Goal of the exercise
Repeat exactly, and only, the lines below starting at the line that contains "make_front()" and ending at the line that contains "obj.parent = empty", inclusive of both.

(Records with modeling code)
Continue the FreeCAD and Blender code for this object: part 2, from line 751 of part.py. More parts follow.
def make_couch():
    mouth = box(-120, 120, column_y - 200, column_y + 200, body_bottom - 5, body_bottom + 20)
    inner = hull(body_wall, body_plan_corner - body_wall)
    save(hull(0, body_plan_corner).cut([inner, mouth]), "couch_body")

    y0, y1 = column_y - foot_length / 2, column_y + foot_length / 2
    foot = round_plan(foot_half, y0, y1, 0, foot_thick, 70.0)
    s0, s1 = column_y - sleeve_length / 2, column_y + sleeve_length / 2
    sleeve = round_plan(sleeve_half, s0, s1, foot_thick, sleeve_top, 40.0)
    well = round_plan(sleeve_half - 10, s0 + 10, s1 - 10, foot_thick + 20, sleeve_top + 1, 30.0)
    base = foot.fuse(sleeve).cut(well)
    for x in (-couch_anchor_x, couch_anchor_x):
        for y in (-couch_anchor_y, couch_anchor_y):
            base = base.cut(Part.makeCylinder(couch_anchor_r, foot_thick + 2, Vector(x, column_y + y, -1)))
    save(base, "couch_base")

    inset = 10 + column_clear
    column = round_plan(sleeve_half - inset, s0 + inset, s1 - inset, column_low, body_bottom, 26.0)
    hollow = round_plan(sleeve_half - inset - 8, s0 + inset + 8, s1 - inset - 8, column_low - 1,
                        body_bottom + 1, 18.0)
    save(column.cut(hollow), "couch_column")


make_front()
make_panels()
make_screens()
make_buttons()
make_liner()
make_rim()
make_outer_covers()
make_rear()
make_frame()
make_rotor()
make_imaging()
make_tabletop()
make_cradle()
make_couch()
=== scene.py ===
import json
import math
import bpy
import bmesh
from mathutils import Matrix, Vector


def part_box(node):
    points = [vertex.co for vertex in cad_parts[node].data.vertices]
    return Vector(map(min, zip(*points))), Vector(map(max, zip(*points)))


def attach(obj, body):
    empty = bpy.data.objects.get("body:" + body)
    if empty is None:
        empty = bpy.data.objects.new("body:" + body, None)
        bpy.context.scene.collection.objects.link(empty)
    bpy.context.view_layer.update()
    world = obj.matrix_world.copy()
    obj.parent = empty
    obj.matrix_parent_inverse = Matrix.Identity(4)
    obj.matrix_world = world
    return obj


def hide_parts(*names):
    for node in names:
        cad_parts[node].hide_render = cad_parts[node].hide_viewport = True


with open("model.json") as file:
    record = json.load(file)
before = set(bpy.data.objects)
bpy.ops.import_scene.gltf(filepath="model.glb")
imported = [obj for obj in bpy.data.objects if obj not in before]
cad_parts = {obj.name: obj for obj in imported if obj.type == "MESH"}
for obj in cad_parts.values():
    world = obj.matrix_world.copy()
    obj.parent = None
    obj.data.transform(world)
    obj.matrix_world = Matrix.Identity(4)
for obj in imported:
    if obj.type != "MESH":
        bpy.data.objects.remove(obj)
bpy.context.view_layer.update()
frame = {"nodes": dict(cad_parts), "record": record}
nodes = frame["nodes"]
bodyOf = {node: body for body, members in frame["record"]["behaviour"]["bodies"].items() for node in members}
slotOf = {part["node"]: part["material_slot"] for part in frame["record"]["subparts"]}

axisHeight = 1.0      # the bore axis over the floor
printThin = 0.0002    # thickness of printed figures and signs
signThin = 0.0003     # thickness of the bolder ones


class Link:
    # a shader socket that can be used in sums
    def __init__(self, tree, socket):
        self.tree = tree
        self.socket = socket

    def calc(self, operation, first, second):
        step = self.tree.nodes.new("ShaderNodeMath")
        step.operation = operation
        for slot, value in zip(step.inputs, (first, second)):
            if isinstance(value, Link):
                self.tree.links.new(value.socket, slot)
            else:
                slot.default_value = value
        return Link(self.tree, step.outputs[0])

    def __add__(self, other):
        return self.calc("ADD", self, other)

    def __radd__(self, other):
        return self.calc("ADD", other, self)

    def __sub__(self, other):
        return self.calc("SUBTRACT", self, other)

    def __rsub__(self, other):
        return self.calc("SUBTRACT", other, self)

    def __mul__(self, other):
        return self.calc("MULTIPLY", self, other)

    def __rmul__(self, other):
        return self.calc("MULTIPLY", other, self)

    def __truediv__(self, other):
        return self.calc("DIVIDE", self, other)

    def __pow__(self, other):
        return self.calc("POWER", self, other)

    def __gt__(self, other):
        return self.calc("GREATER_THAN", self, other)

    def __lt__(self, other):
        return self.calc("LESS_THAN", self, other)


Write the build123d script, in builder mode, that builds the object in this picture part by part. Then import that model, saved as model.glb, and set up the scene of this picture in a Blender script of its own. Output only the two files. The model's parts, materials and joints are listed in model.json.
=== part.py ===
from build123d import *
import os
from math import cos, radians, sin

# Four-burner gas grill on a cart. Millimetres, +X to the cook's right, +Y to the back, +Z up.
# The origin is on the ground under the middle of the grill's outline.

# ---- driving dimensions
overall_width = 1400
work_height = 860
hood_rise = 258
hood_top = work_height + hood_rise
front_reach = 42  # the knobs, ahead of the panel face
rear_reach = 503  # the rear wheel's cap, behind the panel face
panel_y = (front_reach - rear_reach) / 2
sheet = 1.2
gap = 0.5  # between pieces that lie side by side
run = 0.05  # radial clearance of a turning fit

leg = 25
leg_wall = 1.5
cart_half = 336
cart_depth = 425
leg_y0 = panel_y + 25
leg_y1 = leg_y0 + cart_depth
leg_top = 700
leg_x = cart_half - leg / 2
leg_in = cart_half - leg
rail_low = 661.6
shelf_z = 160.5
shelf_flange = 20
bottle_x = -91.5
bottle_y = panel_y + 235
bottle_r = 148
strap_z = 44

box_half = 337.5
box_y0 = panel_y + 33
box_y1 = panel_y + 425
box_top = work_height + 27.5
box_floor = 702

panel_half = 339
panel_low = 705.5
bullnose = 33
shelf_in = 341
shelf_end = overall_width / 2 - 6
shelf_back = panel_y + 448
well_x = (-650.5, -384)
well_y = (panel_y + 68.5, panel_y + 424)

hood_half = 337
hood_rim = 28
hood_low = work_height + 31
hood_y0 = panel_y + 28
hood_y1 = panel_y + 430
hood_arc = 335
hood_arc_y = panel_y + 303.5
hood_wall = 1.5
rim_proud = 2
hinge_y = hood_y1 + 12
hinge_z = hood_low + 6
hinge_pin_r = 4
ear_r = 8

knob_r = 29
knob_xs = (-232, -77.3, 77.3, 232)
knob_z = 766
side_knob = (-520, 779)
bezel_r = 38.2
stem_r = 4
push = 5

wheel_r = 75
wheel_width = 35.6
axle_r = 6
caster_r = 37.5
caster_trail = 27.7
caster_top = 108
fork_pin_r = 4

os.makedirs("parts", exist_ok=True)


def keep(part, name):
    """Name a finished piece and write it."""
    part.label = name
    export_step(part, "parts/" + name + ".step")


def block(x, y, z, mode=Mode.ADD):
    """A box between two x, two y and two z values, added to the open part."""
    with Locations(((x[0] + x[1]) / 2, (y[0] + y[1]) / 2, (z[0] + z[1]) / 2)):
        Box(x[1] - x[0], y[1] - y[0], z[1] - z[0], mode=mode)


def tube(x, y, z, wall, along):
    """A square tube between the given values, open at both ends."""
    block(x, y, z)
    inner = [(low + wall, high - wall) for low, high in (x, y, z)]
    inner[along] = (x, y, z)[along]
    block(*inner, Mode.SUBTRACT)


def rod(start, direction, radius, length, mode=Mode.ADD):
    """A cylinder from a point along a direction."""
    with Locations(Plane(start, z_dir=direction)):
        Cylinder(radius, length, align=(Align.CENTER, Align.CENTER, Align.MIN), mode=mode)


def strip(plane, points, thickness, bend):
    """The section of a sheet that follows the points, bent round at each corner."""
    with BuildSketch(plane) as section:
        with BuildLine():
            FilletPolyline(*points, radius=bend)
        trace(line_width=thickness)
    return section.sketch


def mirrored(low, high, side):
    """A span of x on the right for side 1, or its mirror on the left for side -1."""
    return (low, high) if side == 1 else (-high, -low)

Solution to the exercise
make_front()
make_panels()
make_screens()
make_buttons()
make_liner()
make_rim()
make_outer_covers()
make_rear()
make_frame()
make_rotor()
make_imaging()
make_tabletop()
make_cradle()
make_couch()
=== scene.py ===
import json
import math
import bpy
import bmesh
from mathutils import Matrix, Vector


def part_box(node):
    points = [vertex.co for vertex in cad_parts[node].data.vertices]
    return Vector(map(min, zip(*points))), Vector(map(max, zip(*points)))


def attach(obj, body):
    empty = bpy.data.objects.get("body:" + body)
    if empty is None:
        empty = bpy.data.objects.new("body:" + body, None)
        bpy.context.scene.collection.objects.link(empty)
    bpy.context.view_layer.update()
    world = obj.matrix_world.copy()
    obj.parent = empty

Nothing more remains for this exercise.